## BEGIN SUPPLIED MATERIAL
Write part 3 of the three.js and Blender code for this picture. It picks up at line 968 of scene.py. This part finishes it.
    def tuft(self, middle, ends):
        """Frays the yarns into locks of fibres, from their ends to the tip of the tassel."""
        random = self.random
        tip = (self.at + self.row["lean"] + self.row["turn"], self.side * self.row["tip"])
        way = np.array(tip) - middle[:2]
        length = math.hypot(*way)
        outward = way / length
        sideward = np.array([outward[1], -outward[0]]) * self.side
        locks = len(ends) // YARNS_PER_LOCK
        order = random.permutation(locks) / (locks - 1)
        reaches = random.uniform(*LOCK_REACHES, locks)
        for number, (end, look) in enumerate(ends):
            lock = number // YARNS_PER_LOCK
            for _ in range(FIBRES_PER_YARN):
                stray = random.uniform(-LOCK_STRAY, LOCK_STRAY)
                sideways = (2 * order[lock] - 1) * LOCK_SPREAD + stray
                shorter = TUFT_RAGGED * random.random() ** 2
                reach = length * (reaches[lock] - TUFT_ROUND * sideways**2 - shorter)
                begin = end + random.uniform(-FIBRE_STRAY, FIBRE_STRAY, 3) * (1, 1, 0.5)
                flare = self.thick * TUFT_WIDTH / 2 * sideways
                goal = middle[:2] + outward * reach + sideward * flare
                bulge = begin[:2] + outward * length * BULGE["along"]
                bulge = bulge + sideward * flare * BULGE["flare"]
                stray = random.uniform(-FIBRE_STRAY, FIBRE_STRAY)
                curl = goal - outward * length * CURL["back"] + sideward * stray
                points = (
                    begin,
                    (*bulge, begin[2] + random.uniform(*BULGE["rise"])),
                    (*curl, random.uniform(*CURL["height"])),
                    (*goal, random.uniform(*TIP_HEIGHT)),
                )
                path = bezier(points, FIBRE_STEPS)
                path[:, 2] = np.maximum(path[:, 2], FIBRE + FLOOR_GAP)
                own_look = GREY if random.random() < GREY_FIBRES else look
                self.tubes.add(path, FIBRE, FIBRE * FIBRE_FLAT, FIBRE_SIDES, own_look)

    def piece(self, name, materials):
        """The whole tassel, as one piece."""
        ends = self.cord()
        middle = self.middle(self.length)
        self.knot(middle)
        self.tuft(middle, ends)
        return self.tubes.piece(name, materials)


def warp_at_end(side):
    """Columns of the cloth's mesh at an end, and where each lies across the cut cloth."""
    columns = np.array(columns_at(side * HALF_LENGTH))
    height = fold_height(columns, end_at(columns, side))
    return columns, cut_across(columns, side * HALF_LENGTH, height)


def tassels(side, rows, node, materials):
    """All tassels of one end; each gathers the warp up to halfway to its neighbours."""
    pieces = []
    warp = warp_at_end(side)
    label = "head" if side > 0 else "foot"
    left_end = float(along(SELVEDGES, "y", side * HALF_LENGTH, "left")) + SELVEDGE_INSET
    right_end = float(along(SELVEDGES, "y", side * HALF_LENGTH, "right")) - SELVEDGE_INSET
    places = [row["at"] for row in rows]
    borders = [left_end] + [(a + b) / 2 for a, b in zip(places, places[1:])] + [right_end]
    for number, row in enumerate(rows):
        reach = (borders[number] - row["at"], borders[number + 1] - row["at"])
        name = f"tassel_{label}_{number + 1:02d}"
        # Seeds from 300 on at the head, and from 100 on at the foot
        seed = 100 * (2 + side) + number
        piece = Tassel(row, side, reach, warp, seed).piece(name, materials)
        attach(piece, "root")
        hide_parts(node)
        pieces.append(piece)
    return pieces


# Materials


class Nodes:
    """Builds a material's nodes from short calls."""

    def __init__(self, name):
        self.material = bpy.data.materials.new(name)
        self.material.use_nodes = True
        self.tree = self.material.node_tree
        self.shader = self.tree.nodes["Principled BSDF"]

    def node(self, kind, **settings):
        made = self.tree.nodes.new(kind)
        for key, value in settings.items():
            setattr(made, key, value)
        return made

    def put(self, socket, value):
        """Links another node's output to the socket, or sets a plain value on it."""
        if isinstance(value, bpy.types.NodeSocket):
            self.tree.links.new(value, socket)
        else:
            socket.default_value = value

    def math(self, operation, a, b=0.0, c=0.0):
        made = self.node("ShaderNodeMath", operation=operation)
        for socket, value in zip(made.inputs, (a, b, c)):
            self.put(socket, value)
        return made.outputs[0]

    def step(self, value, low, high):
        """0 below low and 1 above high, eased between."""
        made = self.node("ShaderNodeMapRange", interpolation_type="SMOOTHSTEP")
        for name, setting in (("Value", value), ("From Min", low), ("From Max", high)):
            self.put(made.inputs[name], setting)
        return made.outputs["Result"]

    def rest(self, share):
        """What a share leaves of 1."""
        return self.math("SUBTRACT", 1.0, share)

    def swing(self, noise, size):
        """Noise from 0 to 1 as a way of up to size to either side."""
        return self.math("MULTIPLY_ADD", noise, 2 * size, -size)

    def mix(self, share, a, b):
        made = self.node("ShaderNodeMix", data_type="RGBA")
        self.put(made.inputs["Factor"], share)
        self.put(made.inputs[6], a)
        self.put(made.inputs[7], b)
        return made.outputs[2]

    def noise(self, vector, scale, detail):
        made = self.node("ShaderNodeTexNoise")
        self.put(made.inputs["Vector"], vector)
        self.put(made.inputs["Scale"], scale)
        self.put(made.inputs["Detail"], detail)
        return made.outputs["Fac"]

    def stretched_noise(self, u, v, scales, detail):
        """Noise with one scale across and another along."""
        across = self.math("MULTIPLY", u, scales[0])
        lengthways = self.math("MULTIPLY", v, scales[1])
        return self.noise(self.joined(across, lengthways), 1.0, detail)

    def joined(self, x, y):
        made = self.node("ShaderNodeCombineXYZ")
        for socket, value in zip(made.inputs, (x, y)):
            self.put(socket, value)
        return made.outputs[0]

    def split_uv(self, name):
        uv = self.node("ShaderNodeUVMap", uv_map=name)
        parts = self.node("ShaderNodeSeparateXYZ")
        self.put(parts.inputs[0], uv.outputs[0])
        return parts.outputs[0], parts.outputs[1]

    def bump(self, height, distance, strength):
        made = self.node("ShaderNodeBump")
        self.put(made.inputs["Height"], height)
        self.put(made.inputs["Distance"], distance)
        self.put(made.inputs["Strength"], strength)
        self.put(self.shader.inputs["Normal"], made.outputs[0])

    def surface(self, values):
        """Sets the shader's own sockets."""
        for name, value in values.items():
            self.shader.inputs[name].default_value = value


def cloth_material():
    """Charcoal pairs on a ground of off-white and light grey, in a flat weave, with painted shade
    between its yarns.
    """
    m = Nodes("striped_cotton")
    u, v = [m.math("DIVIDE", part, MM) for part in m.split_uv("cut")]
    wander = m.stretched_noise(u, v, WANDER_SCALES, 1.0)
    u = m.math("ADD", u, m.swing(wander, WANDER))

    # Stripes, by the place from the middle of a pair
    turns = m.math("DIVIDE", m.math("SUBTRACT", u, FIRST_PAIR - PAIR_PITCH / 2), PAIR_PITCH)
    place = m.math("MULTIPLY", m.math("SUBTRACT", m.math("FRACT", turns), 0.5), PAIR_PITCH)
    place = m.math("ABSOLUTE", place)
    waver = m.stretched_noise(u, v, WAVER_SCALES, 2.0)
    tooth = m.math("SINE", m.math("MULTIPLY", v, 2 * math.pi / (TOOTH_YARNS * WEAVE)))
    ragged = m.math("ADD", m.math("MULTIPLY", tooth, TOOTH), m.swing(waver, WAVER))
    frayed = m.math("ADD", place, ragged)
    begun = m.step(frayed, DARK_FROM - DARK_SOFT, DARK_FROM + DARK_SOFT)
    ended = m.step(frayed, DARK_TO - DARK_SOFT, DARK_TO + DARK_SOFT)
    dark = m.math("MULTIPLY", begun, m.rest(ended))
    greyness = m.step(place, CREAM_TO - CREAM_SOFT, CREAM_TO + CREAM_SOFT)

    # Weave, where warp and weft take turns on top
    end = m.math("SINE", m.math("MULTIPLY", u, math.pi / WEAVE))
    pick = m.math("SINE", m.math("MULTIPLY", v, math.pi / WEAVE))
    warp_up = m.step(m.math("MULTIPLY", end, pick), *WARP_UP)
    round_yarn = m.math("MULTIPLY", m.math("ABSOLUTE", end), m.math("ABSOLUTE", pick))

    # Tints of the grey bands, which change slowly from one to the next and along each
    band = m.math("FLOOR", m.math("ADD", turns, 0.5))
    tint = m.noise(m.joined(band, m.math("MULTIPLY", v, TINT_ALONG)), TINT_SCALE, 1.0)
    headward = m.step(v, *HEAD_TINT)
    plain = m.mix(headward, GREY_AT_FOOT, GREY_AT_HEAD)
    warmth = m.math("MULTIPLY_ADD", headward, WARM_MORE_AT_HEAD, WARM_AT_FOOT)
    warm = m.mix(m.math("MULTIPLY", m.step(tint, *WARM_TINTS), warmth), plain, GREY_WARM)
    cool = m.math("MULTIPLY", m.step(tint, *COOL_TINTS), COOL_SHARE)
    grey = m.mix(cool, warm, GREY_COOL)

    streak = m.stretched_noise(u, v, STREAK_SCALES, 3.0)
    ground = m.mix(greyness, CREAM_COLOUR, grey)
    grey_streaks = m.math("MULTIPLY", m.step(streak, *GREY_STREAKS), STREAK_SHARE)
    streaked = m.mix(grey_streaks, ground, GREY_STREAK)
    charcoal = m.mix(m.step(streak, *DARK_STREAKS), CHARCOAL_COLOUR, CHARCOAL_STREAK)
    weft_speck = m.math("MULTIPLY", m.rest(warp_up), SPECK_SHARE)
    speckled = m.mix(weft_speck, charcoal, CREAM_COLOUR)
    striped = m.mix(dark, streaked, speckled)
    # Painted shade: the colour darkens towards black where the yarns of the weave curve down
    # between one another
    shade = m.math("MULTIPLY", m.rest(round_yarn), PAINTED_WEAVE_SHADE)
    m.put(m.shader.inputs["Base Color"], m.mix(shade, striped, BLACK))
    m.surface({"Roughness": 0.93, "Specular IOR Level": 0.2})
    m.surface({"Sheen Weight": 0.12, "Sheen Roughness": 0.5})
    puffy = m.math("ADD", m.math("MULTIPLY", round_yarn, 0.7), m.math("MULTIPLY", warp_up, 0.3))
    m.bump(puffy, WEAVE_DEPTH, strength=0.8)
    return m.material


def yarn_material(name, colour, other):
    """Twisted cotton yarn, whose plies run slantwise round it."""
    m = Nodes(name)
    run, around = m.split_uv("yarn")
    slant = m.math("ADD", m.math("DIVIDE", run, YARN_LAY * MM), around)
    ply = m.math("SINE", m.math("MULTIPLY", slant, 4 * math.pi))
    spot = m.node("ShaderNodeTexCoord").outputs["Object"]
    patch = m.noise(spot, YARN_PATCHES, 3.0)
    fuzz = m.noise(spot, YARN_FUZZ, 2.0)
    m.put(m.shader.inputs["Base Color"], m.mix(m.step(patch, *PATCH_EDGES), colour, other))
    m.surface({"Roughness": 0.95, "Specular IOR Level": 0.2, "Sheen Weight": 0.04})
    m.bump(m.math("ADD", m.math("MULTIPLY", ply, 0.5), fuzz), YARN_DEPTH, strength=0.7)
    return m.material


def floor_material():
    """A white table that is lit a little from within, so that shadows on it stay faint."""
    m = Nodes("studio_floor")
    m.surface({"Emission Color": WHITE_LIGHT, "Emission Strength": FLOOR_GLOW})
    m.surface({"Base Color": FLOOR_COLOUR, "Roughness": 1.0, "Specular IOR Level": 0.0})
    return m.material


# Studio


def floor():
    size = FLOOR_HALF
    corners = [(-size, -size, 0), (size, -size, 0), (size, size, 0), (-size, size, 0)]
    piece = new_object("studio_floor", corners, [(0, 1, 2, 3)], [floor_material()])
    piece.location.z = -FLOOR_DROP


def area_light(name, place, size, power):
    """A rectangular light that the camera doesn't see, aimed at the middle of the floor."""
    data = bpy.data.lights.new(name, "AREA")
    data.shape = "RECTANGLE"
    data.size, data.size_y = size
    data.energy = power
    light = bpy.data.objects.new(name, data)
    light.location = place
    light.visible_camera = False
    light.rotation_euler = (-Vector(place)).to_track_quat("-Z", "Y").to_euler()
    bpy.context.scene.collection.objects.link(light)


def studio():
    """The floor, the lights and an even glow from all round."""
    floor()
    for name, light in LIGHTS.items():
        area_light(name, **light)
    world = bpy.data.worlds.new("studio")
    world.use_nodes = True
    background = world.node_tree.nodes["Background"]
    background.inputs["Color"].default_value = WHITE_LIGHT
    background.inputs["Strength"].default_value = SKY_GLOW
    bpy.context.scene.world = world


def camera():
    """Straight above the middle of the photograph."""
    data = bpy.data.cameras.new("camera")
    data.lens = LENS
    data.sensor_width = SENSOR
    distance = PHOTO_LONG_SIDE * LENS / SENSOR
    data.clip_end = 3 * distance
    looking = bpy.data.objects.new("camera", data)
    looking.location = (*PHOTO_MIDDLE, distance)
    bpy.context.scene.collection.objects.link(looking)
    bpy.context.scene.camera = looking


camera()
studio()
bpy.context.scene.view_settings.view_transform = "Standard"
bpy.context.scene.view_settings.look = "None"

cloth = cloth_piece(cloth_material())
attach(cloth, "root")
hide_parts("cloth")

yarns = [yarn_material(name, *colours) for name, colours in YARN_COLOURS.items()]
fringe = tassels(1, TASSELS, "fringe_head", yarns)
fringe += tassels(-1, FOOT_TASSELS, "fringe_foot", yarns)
## END SUPPLIED MATERIAL
- REQUIRED WORK: Repeat exactly, and only, the lines from the one containing "hide_parts(node)" through the one containing "socket.default_value = value", both included.

- RIGHT ANSWER:
        hide_parts(node)
        pieces.append(piece)
    return pieces


# Materials


class Nodes:
    """Builds a material's nodes from short calls."""

    def __init__(self, name):
        self.material = bpy.data.materials.new(name)
        self.material.use_nodes = True
        self.tree = self.material.node_tree
        self.shader = self.tree.nodes["Principled BSDF"]

    def node(self, kind, **settings):
        made = self.tree.nodes.new(kind)
        for key, value in settings.items():
            setattr(made, key, value)
        return made

    def put(self, socket, value):
        """Links another node's output to the socket, or sets a plain value on it."""
        if isinstance(value, bpy.types.NodeSocket):
            self.tree.links.new(value, socket)
        else:
            socket.default_value = value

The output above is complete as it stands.